> [Requirement] Below this line is the material. Write out only its lines from the one containing "const material = new" through the one containing "depsgraph = bpy.context.evaluated_depsgraph_get()", both kept, exactly.

> [Raw data]
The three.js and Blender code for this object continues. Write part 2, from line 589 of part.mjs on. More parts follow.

* * *

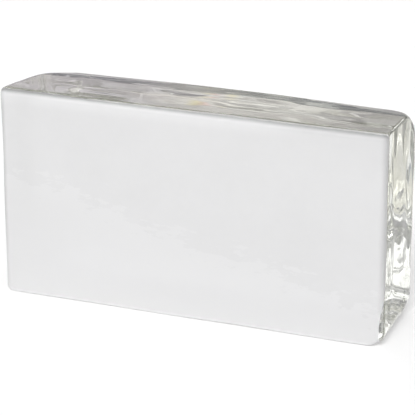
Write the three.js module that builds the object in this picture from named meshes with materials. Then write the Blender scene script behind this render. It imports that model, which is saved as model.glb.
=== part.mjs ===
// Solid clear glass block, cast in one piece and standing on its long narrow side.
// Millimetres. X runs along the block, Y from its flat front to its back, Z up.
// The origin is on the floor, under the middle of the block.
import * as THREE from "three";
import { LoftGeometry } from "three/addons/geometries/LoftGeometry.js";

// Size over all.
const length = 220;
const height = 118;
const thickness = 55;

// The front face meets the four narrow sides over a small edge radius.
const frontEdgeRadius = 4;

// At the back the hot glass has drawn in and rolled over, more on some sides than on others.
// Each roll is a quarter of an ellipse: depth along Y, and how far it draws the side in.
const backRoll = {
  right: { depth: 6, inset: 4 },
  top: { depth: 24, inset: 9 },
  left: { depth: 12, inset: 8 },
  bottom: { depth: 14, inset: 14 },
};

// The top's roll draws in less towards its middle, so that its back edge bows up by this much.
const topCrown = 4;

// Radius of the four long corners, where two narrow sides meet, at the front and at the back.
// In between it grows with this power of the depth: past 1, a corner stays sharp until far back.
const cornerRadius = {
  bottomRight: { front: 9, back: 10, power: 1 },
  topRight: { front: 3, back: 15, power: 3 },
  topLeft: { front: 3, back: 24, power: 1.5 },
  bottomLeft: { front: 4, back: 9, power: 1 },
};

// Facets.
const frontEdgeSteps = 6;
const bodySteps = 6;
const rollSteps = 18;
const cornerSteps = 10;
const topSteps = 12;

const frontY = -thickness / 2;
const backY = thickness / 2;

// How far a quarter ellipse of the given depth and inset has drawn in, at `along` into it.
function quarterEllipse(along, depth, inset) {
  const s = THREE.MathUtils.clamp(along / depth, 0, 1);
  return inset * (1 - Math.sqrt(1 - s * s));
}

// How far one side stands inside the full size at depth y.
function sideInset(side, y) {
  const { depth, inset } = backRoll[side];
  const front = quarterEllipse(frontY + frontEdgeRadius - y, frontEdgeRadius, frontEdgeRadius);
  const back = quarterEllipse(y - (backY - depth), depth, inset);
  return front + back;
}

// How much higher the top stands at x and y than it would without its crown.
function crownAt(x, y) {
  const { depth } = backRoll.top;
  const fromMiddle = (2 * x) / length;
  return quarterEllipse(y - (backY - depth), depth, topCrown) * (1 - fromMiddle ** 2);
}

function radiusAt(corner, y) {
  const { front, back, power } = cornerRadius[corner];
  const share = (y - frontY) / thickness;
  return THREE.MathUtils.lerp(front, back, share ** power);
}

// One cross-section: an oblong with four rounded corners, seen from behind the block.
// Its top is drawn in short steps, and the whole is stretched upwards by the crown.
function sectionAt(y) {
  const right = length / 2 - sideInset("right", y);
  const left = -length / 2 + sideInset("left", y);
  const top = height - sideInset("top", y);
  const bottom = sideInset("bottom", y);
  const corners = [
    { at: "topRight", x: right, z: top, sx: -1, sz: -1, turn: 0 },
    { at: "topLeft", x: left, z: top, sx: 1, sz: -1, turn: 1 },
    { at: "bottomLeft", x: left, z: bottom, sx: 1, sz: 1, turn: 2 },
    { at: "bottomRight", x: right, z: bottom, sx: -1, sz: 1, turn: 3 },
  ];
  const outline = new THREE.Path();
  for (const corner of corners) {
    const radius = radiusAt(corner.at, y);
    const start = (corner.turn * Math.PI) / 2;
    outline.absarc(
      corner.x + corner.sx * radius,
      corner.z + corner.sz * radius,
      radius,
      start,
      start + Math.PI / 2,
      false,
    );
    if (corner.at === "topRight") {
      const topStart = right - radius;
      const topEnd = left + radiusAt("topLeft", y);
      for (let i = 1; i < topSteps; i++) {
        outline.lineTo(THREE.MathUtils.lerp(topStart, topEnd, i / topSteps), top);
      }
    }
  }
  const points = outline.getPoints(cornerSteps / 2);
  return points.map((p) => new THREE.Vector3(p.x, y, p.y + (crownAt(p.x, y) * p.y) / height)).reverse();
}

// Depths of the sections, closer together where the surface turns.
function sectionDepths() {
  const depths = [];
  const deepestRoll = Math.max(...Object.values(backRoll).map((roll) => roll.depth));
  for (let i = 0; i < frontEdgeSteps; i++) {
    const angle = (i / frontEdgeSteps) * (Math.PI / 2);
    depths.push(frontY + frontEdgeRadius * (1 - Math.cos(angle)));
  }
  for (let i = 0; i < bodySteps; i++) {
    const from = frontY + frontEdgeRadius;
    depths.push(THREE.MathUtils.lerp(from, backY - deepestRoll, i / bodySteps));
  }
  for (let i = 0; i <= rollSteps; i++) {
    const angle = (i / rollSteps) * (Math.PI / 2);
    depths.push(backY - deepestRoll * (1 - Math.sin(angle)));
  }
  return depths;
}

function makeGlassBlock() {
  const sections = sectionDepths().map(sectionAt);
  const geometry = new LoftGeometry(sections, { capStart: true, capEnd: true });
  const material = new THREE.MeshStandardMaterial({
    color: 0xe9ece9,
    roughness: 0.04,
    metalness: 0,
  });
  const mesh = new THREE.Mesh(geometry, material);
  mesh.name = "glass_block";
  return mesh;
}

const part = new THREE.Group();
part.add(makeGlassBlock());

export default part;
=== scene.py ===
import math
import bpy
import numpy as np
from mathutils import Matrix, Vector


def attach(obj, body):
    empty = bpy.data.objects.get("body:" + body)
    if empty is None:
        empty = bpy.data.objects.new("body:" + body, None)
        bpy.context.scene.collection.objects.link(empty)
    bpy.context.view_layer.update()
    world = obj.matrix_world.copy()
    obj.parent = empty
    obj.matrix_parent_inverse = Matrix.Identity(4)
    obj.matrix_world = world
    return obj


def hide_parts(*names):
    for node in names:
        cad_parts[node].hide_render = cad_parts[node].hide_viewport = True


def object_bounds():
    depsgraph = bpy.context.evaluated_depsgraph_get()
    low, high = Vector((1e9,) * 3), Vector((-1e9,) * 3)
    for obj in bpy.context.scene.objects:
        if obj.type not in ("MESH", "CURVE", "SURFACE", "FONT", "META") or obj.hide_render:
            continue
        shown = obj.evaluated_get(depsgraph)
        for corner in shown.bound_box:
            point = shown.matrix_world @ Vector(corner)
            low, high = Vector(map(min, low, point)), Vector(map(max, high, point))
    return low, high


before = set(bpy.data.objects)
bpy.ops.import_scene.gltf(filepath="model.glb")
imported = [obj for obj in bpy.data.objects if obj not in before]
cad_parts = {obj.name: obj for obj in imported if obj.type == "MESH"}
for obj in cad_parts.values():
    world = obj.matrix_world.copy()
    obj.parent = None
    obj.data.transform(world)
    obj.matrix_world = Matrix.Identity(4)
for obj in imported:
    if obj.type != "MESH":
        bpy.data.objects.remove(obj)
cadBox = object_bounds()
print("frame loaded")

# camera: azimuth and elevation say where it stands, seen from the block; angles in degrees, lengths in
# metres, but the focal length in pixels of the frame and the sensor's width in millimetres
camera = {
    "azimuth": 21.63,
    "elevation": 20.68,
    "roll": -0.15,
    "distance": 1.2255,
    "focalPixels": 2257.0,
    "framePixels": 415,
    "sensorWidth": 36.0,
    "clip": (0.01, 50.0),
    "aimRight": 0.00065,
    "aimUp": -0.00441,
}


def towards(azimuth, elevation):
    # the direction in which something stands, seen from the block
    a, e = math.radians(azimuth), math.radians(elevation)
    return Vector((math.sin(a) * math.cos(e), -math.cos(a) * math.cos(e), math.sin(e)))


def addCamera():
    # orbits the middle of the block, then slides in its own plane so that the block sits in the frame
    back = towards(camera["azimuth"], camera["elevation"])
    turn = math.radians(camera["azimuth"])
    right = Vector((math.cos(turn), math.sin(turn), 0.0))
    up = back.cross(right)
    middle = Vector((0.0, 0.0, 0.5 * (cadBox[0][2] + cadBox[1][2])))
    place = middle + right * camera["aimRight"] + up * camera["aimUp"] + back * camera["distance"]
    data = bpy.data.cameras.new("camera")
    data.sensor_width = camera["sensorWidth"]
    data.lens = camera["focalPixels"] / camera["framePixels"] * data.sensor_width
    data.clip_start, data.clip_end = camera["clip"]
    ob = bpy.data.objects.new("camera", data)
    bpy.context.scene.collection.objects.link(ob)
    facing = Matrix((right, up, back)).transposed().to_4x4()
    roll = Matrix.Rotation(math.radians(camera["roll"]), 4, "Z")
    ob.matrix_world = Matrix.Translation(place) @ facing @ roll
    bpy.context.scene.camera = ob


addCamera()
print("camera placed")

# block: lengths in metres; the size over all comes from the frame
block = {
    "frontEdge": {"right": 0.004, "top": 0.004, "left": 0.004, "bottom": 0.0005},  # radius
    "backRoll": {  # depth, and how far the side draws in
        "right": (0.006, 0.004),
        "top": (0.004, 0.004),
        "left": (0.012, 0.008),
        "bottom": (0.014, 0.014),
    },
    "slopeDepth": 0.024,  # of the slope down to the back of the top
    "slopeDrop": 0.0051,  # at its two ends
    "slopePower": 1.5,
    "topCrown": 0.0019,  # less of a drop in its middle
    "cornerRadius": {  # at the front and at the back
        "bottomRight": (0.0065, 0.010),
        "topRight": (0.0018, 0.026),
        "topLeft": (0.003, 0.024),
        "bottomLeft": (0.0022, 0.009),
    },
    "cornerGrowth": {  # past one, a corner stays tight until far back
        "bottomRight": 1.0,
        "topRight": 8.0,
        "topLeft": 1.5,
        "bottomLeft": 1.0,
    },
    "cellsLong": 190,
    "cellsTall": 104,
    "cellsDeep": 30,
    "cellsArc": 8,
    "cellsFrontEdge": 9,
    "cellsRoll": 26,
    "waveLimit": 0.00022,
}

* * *

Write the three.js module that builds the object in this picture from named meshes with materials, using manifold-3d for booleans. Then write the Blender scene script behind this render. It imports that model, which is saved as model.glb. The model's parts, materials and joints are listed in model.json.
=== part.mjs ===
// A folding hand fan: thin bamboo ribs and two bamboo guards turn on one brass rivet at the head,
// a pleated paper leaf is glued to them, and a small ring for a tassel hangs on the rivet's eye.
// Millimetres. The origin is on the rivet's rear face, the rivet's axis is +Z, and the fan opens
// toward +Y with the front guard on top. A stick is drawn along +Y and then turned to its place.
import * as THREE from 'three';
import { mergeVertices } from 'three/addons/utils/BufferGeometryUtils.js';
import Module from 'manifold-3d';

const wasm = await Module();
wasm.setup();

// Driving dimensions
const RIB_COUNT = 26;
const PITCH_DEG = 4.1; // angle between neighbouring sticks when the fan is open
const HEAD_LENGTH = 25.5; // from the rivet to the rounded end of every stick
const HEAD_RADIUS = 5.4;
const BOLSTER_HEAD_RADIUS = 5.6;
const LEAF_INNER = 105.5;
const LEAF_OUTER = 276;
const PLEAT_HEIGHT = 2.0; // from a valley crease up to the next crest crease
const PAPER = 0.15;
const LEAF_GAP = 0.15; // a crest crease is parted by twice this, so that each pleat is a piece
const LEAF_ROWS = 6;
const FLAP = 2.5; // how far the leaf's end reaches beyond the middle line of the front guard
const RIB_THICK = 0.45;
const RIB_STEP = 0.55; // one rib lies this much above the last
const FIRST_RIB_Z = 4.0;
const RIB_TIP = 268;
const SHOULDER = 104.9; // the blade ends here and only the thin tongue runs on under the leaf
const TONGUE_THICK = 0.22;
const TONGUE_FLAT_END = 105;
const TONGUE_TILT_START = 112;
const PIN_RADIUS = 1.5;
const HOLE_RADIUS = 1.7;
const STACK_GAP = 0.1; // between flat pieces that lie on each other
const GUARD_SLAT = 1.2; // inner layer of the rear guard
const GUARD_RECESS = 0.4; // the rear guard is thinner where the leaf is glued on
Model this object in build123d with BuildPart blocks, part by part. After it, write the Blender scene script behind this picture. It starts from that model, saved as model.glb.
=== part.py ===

> [Answer]
  const material = new THREE.MeshStandardMaterial({
    color: 0xe9ece9,
    roughness: 0.04,
    metalness: 0,
  });
  const mesh = new THREE.Mesh(geometry, material);
  mesh.name = "glass_block";
  return mesh;
}

const part = new THREE.Group();
part.add(makeGlassBlock());

export default part;
=== scene.py ===
import math
import bpy
import numpy as np
from mathutils import Matrix, Vector


def attach(obj, body):
    empty = bpy.data.objects.get("body:" + body)
    if empty is None:
        empty = bpy.data.objects.new("body:" + body, None)
        bpy.context.scene.collection.objects.link(empty)
    bpy.context.view_layer.update()
    world = obj.matrix_world.copy()
    obj.parent = empty
    obj.matrix_parent_inverse = Matrix.Identity(4)
    obj.matrix_world = world
    return obj


def hide_parts(*names):
    for node in names:
        cad_parts[node].hide_render = cad_parts[node].hide_viewport = True


def object_bounds():
    depsgraph = bpy.context.evaluated_depsgraph_get()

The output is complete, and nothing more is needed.